──────── Dataset section ────────

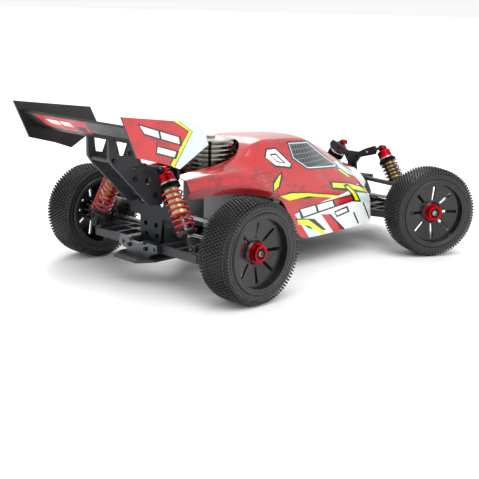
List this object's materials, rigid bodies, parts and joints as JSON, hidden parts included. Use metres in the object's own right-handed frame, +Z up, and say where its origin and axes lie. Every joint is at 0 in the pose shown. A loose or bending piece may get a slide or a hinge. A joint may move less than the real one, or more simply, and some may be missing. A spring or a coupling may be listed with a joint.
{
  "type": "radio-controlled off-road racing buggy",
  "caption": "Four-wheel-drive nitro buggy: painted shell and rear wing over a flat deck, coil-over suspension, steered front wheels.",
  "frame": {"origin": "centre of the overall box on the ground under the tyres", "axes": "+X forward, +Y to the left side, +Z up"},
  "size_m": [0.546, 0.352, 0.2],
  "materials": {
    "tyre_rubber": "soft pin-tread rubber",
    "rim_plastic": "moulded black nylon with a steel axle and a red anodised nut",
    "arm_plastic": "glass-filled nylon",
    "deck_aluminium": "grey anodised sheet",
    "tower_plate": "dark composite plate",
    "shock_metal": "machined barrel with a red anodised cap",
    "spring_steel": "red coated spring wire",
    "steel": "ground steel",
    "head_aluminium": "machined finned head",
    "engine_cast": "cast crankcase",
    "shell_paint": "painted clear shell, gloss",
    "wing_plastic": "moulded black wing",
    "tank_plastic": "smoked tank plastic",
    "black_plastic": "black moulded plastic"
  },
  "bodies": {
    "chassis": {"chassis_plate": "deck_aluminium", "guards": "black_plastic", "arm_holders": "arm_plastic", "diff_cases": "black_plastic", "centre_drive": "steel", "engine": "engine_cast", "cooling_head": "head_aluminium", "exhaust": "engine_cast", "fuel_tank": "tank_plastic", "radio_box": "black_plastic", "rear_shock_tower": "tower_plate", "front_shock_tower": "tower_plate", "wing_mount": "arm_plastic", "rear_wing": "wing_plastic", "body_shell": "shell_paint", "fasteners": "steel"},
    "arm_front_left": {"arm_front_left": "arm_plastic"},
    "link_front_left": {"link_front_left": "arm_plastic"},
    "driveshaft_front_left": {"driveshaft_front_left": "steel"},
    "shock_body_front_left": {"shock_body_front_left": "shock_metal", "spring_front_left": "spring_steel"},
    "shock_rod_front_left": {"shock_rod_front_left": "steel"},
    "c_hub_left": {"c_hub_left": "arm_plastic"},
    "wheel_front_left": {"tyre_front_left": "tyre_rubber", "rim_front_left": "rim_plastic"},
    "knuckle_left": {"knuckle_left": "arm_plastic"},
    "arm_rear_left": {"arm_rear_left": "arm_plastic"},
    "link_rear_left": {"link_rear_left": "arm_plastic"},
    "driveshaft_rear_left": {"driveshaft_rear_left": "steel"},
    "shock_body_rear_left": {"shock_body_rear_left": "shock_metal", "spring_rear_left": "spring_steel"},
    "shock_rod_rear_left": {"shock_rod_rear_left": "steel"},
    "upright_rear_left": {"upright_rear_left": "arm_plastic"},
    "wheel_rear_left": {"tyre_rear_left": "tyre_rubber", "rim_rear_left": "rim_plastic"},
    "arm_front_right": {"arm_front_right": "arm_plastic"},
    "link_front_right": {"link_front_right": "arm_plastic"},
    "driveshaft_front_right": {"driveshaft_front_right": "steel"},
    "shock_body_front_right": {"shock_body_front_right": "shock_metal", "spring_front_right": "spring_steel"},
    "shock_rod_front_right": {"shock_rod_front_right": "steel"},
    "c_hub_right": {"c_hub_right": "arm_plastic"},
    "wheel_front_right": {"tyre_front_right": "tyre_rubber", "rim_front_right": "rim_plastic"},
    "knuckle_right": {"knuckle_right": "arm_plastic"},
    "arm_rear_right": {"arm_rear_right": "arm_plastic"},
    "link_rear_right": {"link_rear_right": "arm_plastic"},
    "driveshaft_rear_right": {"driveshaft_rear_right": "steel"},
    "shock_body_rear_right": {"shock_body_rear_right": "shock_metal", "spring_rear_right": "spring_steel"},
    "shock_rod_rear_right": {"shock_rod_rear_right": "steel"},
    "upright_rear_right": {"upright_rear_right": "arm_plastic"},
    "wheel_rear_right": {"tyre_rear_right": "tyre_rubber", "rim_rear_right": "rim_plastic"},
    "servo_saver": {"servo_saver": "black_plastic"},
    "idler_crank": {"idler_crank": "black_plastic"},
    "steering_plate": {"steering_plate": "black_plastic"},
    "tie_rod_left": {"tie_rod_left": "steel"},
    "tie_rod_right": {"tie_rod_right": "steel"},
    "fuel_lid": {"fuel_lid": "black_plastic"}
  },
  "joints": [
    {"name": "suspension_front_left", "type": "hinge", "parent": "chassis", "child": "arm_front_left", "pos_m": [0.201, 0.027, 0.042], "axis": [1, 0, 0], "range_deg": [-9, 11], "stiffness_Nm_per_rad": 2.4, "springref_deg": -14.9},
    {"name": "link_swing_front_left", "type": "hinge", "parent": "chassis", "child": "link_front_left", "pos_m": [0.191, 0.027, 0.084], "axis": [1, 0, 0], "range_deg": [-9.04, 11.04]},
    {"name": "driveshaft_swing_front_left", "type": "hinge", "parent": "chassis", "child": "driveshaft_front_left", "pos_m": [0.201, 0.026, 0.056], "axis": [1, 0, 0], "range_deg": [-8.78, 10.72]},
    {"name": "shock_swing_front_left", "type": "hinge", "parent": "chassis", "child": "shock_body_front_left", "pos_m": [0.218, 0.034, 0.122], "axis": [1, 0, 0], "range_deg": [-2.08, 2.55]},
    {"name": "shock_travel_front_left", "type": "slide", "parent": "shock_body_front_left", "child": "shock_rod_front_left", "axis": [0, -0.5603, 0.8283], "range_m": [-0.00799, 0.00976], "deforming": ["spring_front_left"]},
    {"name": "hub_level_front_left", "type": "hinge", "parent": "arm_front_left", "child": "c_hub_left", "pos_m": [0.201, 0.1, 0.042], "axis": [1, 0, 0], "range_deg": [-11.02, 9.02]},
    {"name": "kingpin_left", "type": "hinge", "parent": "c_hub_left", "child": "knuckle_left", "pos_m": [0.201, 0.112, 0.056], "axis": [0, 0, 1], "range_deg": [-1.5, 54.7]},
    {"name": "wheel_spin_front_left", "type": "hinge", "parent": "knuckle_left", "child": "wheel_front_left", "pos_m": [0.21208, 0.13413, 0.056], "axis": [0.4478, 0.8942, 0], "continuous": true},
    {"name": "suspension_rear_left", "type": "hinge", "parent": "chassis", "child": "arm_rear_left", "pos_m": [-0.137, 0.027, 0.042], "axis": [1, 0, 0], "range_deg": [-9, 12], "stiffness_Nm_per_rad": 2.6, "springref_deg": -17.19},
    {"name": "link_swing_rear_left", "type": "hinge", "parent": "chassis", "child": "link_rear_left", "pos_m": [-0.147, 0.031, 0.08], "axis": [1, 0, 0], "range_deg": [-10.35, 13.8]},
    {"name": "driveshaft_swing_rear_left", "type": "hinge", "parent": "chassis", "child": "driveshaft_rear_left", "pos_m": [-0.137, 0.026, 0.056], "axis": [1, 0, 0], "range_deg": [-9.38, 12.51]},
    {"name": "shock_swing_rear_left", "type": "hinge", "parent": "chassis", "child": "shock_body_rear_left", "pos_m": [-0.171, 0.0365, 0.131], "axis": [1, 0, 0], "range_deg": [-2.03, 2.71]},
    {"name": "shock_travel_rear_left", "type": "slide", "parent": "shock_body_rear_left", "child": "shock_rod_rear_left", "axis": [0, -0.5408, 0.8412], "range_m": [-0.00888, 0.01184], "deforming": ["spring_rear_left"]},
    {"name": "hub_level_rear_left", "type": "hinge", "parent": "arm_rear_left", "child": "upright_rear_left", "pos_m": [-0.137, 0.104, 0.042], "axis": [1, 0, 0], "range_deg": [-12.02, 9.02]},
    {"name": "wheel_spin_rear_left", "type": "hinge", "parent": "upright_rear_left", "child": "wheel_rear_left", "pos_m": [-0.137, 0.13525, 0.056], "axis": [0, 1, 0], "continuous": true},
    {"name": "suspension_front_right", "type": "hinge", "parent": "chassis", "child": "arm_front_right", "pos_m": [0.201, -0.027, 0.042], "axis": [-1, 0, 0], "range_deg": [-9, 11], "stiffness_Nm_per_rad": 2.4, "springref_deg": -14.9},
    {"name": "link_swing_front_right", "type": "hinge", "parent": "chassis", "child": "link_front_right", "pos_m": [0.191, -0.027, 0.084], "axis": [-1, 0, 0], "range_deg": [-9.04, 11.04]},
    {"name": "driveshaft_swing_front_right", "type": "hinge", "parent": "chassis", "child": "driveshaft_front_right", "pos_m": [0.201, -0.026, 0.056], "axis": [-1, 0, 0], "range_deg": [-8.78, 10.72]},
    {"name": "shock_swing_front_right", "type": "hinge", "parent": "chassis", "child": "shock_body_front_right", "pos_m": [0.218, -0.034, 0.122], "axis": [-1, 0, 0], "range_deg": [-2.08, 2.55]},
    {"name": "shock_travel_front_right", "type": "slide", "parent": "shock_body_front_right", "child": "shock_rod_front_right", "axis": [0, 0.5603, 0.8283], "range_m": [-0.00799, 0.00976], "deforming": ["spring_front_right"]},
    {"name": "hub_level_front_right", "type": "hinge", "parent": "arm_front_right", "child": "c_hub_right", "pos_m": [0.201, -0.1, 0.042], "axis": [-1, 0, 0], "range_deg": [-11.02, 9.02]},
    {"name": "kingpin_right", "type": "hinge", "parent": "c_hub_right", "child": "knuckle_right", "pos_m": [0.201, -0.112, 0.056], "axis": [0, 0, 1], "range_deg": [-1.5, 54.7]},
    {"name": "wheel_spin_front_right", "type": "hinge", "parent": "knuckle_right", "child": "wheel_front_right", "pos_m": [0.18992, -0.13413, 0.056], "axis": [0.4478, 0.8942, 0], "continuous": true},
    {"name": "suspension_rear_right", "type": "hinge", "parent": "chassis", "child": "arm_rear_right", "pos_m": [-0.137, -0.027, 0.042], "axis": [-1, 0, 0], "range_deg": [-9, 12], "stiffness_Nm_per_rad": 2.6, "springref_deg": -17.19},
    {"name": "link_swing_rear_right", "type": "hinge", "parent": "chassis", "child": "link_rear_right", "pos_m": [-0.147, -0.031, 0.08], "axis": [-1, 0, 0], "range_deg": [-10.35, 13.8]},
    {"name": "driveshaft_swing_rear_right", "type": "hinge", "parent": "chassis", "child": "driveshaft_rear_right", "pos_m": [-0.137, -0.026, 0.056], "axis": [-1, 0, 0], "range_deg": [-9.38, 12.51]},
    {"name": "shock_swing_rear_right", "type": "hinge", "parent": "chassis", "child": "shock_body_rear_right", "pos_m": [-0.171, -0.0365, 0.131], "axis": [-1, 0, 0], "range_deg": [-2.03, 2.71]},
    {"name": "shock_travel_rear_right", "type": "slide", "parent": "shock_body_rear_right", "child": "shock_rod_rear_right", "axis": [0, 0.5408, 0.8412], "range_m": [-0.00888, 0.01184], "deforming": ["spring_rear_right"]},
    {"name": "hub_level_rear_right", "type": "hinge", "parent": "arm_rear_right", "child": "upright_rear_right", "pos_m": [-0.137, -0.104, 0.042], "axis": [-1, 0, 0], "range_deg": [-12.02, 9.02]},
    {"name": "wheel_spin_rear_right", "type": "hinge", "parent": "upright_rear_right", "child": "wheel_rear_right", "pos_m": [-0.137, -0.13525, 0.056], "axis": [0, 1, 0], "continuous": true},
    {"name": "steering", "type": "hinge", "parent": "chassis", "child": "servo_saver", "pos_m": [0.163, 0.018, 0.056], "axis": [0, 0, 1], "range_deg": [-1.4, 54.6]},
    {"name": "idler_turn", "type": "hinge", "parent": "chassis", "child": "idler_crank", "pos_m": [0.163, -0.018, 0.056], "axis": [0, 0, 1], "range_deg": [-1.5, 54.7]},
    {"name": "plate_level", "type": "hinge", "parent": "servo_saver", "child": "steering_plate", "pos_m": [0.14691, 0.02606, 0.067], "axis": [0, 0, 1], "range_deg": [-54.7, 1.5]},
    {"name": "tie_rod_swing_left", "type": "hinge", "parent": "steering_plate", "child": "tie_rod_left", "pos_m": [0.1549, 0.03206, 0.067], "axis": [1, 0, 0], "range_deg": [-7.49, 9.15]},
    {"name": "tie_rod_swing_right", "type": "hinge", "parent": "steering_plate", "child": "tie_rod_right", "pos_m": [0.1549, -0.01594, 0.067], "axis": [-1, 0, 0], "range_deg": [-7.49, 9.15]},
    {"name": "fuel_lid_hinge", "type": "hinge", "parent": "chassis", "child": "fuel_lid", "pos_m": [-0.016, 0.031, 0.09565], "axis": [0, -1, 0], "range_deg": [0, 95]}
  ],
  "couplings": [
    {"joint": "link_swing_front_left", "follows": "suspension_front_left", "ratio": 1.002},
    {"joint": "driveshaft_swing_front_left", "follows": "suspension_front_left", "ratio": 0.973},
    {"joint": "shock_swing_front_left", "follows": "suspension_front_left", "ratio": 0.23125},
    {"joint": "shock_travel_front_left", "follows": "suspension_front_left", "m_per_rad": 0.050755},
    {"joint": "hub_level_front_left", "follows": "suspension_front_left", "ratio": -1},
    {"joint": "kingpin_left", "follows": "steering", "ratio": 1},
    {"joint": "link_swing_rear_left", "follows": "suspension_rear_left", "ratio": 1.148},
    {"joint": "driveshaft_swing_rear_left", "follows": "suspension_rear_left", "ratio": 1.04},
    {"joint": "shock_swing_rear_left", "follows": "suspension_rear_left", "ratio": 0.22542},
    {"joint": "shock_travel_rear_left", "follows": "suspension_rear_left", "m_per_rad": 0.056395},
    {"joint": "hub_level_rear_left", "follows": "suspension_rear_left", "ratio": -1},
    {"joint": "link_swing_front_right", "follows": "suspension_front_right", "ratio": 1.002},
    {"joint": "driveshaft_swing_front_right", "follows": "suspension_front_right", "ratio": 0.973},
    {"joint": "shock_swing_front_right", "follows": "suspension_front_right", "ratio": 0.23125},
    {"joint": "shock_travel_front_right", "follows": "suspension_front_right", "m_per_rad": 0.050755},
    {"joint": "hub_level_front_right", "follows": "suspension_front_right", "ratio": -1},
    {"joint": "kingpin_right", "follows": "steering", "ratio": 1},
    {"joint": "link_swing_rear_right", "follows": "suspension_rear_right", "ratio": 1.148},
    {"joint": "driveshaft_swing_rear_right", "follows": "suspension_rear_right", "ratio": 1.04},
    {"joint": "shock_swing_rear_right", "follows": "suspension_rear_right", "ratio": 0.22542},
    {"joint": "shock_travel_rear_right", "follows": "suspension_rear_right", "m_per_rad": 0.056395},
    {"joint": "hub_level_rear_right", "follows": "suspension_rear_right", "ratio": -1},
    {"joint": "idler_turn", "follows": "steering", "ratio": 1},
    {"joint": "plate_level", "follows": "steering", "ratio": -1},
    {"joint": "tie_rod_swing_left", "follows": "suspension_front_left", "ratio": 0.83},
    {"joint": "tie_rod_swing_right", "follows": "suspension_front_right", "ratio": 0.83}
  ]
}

────────

» Exercise goal: Show every line where the string "joints" appears.

» Correct answer:
List this object's materials, rigid bodies, parts and joints as JSON, hidden parts included. Use metres in the object's own right-handed frame, +Z up, and say where its origin and axes lie. Every joint is at 0 in the pose shown. A loose or bending piece may get a slide or a hinge. A joint may move less than the real one, or more simply, and some may be missing. A spring or a coupling may be listed with a joint.
  "joints": [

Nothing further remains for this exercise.